The Organisation of Islamic Cooperation (OIC) on Wednesday discussed Afghanistan's deteriorating social and economic situation during a meeting held through Türkiye's initiative Wednesday.
The OIC’s executive committee called on the Afghan interim government to review its ban on women working in educational and nongovernment organizations (NGOs). The committee decided to send a second delegation to Afghanistan to convey the OIC’s message on human and women’s rights to the Taliban.
The committee expressed concerns about the decisions of the interim government established by the Taliban in Afghanistan restricting women's right to attend schools and universities and prohibiting their employment in NGOs.
Following the decisions taken on women in Afghanistan and the latest developments, Foreign Minister Mevlüt Çavuşoğlu held meetings on the issue with his counterparts from Muslim countries.
The minister had telephone conversations with his counterparts from Saudi Arabia, Indonesia, the United Arab Emirates (UAE) and Qatar.
Çavuşoğlu highlighted that “the Taliban's decision to ban women from universities in Afghanistan has no basis in Islam.”
"This ban is neither Islamic nor humanistic. Islam encourages education," he asserted last month.
The developments in Afghanistan will top the agenda of the 49th OIC Foreign Ministers Council to be held in Mauritania’s Nouakchott on March 16-17.

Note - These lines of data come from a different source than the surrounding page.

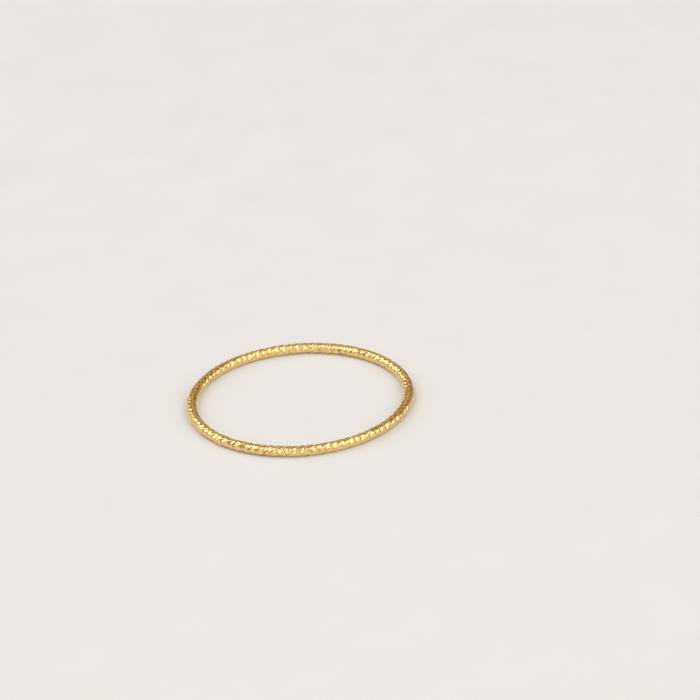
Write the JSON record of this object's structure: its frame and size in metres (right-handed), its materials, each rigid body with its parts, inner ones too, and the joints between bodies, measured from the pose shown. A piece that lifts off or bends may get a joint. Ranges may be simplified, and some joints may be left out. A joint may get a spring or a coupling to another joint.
{
  "type": "stackable ring",
  "caption": "Slim stacking finger ring, a soldered loop of twisted diamond-cut wire, gold filled and polished.",
  "frame": {"origin": "middle of the finger hole, at the level of the side that the ring lies on", "axes": "+Z along the finger's axis, up from the surface that the ring lies on; -Y towards the viewer; +X to the viewer's right"},
  "size_m": [0.019, 0.019, 0.0008],
  "materials": {
    "gold": "polished, with bright diamond cuts"
  },
  "bodies": {
    "root": {"ring_band": "gold"}
  },
  "joints": []
}
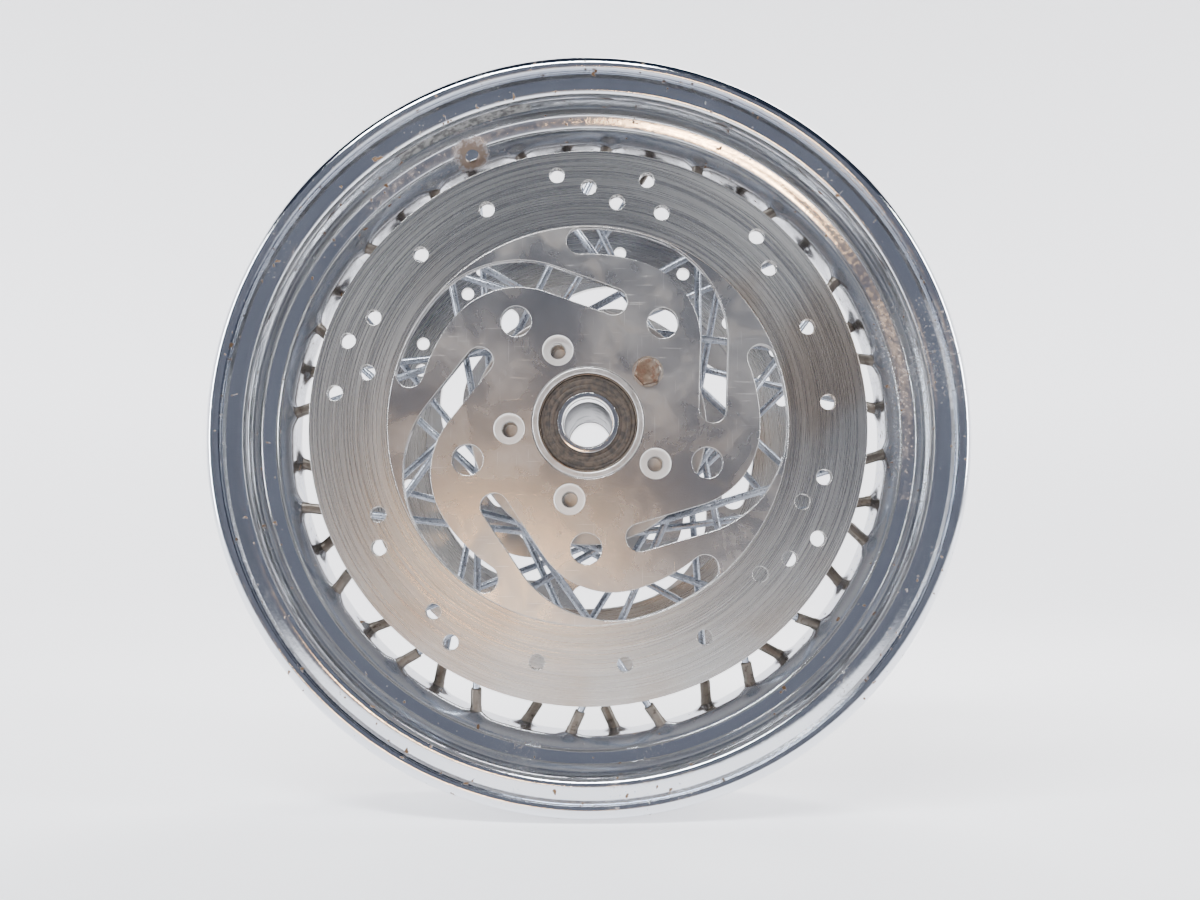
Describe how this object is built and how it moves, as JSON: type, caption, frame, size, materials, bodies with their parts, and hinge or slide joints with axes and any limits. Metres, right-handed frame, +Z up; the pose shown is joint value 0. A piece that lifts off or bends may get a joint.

The Taliban last month banned women from all universities in Afghanistan with immediate effect, the latest in a series of moves by the group since taking power in 2021 to massively restrict women's rights and exclude women and girls from public life.
The ban on women working in NGOs, announced on Dec. 24, forced a widespread shutdown of many aid operations by organizations that said they cannot and would not work without their female staff. Aid agencies warn that hundreds of thousands are already affected by the halt in services. If the ban continues, the dire and even deadly consequences will spiral wider for a population battered by decades of war, deteriorating living conditions and economic hardship.
Aid agencies and NGOs have been keeping Afghanistan alive since the Taliban seized power in August 2021. The takeover triggered a halt in international financing, a freeze in currency reserves and a cut off from global banking, collapsing the already fragile economy. NGOs have stepped into the breach and provided everything from food provisions to basic services like health care and education.